Навстречу миру - стр. 30
В конце концов, именно поэтому я и оказался в путешествии. Но я не ожидал такой новизны во всем и сразу.
Термин «эго» часто используется для описания выдуманного внешнего слоя «я», сосредоточенного на себе. Мы часто говорим о необходимости отпустить эго, растворить его или выйти за его пределы. Я сам думал о своем намерении подбросить дров в огонь как о миссии по уничтожению эго. Однако общепринятое употребление этого слова в буддийских учениях и не только заставляет нас воспринимать эго как некую сущность, у которой есть форма и размер и которую можно удалить, как зуб. Но это не так. Эго – это не объект, а, скорее, процесс, который разворачивается из-за нашей склонности к цеплянию и попыткам ухватиться за отождествления и застывшие идеи. Под этим термином подразумевается постоянно меняющееся восприятие, и хотя эго играет главную роль в сюжете нашей истории, это не вещь. Поэтому оно не может умереть, его нельзя убить или каким-то образом выйти за его пределы. Эта склонность к цеплянию возникает, когда мы ошибочно принимаем непрерывный поток нашего тела и ума за основательное, неизменное «я». Не нужно стараться избавиться от эго, этого нездорового чувства, хотя бы потому, что его вообще не существует. Нет никакого эго, которое необходимо было бы убить. То, что умирает, – это вера в вечное, неизменное «я». В некоторых случаях термин «эго» может быть полезен, но главное – не начать бороться с тем, чего не существует. Ирония в том, что, вступая в бой с эго, мы лишь укрепляем иллюзию «я», и наши усилия становятся непродуктивными.
Из-за того что эго часто определяют как нечто негативное, особенно в буддийской традиции, мой отец особо подчеркивал, что у нас есть и здоровое эго. Это относится к тем граням нашего «я», которые интуитивно отличают правильное от неправильного, различают между защитой и причинением вреда, знают, что добродетельно и полезно. Но было бы ошибкой привязываться к этим основным инстинктам и раздувать вокруг них надуманные истории. Например, я эффективно использовал эго, чтобы изучить, а потом поддерживать монашескую дисциплину. Но если бы я думал: «О, я такой безупречный монах, я так безукоризненно соблюдаю все свои обеты», – то попал бы в затруднительное положение.

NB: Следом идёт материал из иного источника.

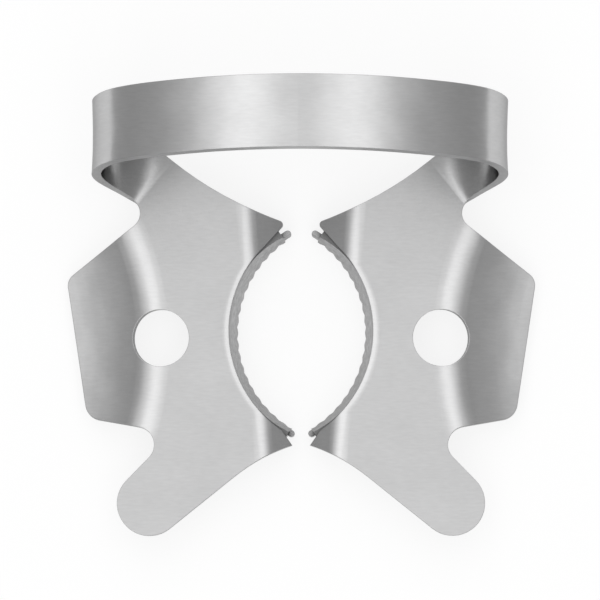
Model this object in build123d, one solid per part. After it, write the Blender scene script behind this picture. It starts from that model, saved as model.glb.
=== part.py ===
from build123d import *
from math import acos, asin, atan, atan2, cos, degrees, hypot, radians, sin, sqrt, tan
import os

# Rubber dam clamp, blanked and folded from one piece of spring sheet steel.
# All sizes are millimetres and degrees. The half on the +X side is modelled and mirrored.
# X runs across the tooth, +Y towards the bow and +Z up, away from the gum.
# While it is built, the plates' upper faces lie at height 0.

sheet = 0.5

# Forceps hole, tilted outwards with the wing that it straddles.
hole_diameter = 3.0
hole_centre = (7.37, 0.0)
hole_tilt = 9.0

# The two round notches that part the wing from the bow and from the tab.
bow_notch_centre = (9.32, 6.58)
bow_notch_radius = 0.84
tab_notch_centre = (8.68, -5.63)
tab_notch_radius = 0.95

# Wing outline: two edges run from the notches to the rounded outer corners.
wing_bow_corner = (12.38, 3.16)
wing_bow_corner_radius = 0.7
wing_tab_corner = (11.29, -4.15)
wing_tab_corner_radius = 0.95

# Wing fold: it starts along an arc that bulges into the plate between the notches,
# and past the fold the wing slowly flattens out again.
fold_bulge = 1.16
fold_radius = 4.2
fold_angle = 24.0
wing_lift_radius = 20.0
wing_lift_angle = 8.5

# Tab on the side away from the bow: a round end and a straight inner edge.
tab_end_centre = (7.97, -8.71)
tab_end_radius = 1.71
tab_inner_angle = 231.2
tab_straight = 4.3

# Plan of the jaw: an arc about a centre past the midline, and the plate's two corners.
jaw_centre = (-2.53, 0.37)
jaw_radius = 6.32
jaw_arc_low = -56.0
jaw_arc_high = 45.0
bow_corner = (0.82, 6.13)
bow_corner_radius = 0.2
tab_corner = (0.47, -5.63)
neck_edge_radius = 18.2

# The corners droop towards the other jaw, along a straight fold that is slightly turned.
droop_start = (3.37, 6.21)
droop_turn = 4.2
droop_radius = 2.4
droop_angle = 25.0

# Section of the jaw: a softly rolled shoulder, then a wall that leans in towards the tooth.
jaw_depth = 2.28
shoulder_radius = 1.5
shoulder_width = 0.36
wall_lean = 13.0
wall_root_radius = 0.3
wall_low = -59.0
wall_high = 55.0

# The foot of the wall runs on past it as a prong at each end.
prong_low = -60.0
prong_high = 58.0
prong_width = 0.36
prong_height = 0.9

# Notches that cut the foot of the wall into teeth.
serration_count = 20
serration_pitch = 6.0
serration_depth = 0.26

# Bow: an arched strip that leans away from the jaws. Its side is where it is widest,
# given by the place of the strip's near edge, the one next to the jaws.
bow_width = 3.95
bow_half_span = 10.92
bow_rise = 5.3
bow_shoulder_radius = 3.5
bow_lean = 11.5
bow_side_y = 8.39
bow_side_z = 3.0

# Bow root: the line across the neck where the strip leaves the flat plate, from a place
# on the bow notch to a point on the neck's far edge, and how far each edge of the strip
# keeps its first direction.
root_notch_angle = 150.0
root_far_point = (6.74, 9.32)
root_near_reach = 0.73
root_far_reach = 2.4

# Steps along each edge of the bow: up from the root, round the shoulder, over the crown.
root_steps = 6
shoulder_steps = 3
crown_steps = 4

# Room that cutting and trimming bodies reach past what they trim, as a length and an angle.
spare = 6.0
end_room = 10.0


def along(centre, radius, angle):
    """Point of a circle at an angle from the first axis."""
    return (
        centre[0] + radius * cos(radians(angle)),
        centre[1] + radius * sin(radians(angle)),
    )


def step(point, direction, length):
    """Point at a length from another, along a direction."""
    return (point[0] + length * direction[0], point[1] + length * direction[1])


def touch_angle(centre, radius, target, side):
    """Angle on a circle at which a line from the target touches it, on one side or the other."""
    across = (target[0] - centre[0], target[1] - centre[1])
    return degrees(atan2(across[1], across[0]) + side * acos(radius / hypot(*across)))


def closed_face(edges):
    """Flat face inside a closed run of edges."""
    return Face(Wire(edges))


def band_face(upper, lower):
    """Section of the bent sheet between the lines of its two faces."""
    start = Line(upper[0] @ 0, lower[0] @ 0)
    end = Line(upper[-1] @ 1, lower[-1] @ 1)
    return closed_face([*upper, *lower, start, end])


def upright_plane(origin, angle):
    """Upright plane whose first axis points at an angle in the plan."""
    direction = along((0, 0), 1, angle)
    normal = (direction[1], -direction[0], 0)
    return Plane(origin=(*origin, 0), x_dir=(*direction, 0), z_dir=normal)


def turned(section, centre, start, sweep):
    """Section in radius and height, revolved about an upright axis."""
    axis = Axis((*centre, 0), (0, 0, 1))
    return revolve(upright_plane(centre, start) * section, axis=axis, revolution_arc=sweep)


def plan_prism(face):
    """Upright prism on a plan outline, through the whole height of the plates."""
    return extrude(face, amount=spare, both=True)


# The fold line that the plate and the wing share.
fold_top = along(bow_notch_centre, bow_notch_radius, 180)
fold_end = along(tab_notch_centre, tab_notch_radius, 180)
fold_chord = hypot(fold_top[0] - fold_end[0], fold_top[1] - fold_end[1])
fold_middle = ((fold_top[0] + fold_end[0]) / 2, (fold_top[1] + fold_end[1]) / 2)
fold_side = (
    (fold_top[1] - fold_end[1]) / fold_chord,
    (fold_end[0] - fold_top[0]) / fold_chord,
)
fold_line_radius = ((fold_chord / 2) ** 2 + fold_bulge**2) / (2 * fold_bulge)
fold_line_centre = step(fold_middle, fold_side, fold_line_radius - fold_bulge)
fold_line = ThreePointArc(fold_top, step(fold_middle, fold_side, -fold_bulge), fold_end)

# The neck's far edge and the near end of the bow's root line.
neck_edge = RadiusArc(bow_corner, root_far_point, -neck_edge_radius)
root_near_point = along(bow_notch_centre, bow_notch_radius, root_notch_angle)


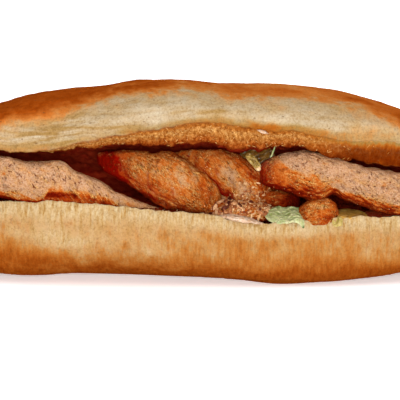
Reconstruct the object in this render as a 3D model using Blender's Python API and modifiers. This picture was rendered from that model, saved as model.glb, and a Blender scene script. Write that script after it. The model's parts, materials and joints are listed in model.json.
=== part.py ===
"""A shish taouk sandwich: a long white roll, slit along one side and packed with grilled chicken,
lettuce, pickle, onion and tomato.

The roll lies along X with its slit towards -Y and its underside on Z = 0. Every size below is in
millimetres, and a mesh is turned into metres when it is made.
"""
import math

import bmesh
import bpy
from mathutils import Euler, Matrix, Vector, noise

MM = 0.001
GAP = 0.35  # clear space left between two pieces that touch

# The roll as a whole.
HALF_LENGTH = 125.0
FRONT_REACH = 41.0
BACK_REACH = 40.6
CROWN_HEIGHT = 83.0
NOSE_HEIGHT = 27.0
SOLE_SINK = 0.5  # the weight of the sandwich flattens this much of the underside

# How full the roll is towards its ends: the power of each outline's superellipse.
TOP_POWER = {-1: 2.6, 1: 2.35}
SOLE_POWER = {-1: 4.0, 1: 3.2}
PLAN_POWER = 2.35

# Lines along the roll, as (x, value) keys that a smooth curve joins.
SWELL = ((-125, 0), (-62, 0), (-43, -0.4), (-25, 1.0), (-8, 1.0), (8, -0.4), (25, -0.5), (45, -0.3),
         (60, -0.4), (125, 0))
CRUST_EDGE = ((-125, 29), (-108, 44), (-86, 56.2), (-77, 56.0), (-63, 58.2), (-52, 60.8), (-41, 62.5),
              (-20, 66.0), (2, 69.4), (24, 66.4), (40, 66.0), (57, 61.8), (83, 60.0), (99, 50), (110, 40),
              (125, 29))
LIP = ((-125, 25), (-108, 36.5), (-83, 35.2), (-72, 35.2), (-60, 36.3), (-41, 35.3), (-4, 31.6), (29, 27.0),
       (66, 29.6), (83, 29.2), (99, 30.5), (110, 33), (125, 25))
TORN_BAND = ((-125, 0.5), (-78, 0.6), (-63, 1.6), (-52, 2.9), (-41, 4.2), (-28, 5.9), (-19, 8.0), (-8, 13.2),
             (4, 11.0), (13, 11.2), (24, 8.6), (40, 7.6), (57, 8.8), (83, 11.0), (110, 2), (125, 0.5))
SOLE_FRONT_Y = ((-125, -2), (-60, -2), (-20, -7), (16, -15), (33, -26), (48, -23), (68, -14), (125, -12))
BELLY_POWER = ((-125, 2.2), (-85, 2.3), (-60, 1.85), (-42, 1.75), (0, 1.9), (40, 2.6), (125, 2.2))

# The slit, which runs from end to end and stops short of both noses.
SLIT_ENDS = (-108.0, 110.0)
SLIT_RUN_OUT = 20.0
SLIT_DEPTH_Y = 27.0
CRUST_EDGE_Y = -38.5
LIP_Y = -38.0
TORN_BAND_DEPTH = 7.0
CROWN_Y = -7.0
SOLE_BACK_Y = 11.0
HINGE_CREASE = 4.0
ROOT_RISE = 2.0  # how far the slit's end lies above the lower lip
ROOF_SAG = 1.0
FLOOR_SAG = 5.5
SHUT_SINK = 0.12  # how deep the skin sinks between edge and lip where the slit is shut

# Heights as shares: of the whole roll's height, or of the part between two named heights.
MARGIN = 0.1  # the least that stays above the crust's edge and below the lip
BAND_SHARE = 0.6  # the most of the slit's height that the torn band takes
BELLY_SHARE = 0.55  # the belly, between underside and lip
FLANK_SHARE = 0.25  # the widest place of the upper half, between its edge and its top
BACK_LOW, HINGE, BACK_HIGH = 0.27, 0.42, 0.57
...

Анализируя те трудности, с которыми я столкнулся из-за новизны во всем и сразу, я видел эго как процесс, а не как нечто основательное и прочное. Я не мог позволить всем своим идентичностям умереть сразу. На это требовалось время. Мне нужно было проработать все слои «я». Я понимал: все эти роли, которые мне хотелось бросить в погребальный костер, – вымышленные, они не являются неотъемлемой частью моего существа. Но их нельзя было просто удалить или каким-то образом изъять. Я врос в них, и теперь мне надо было перерасти их.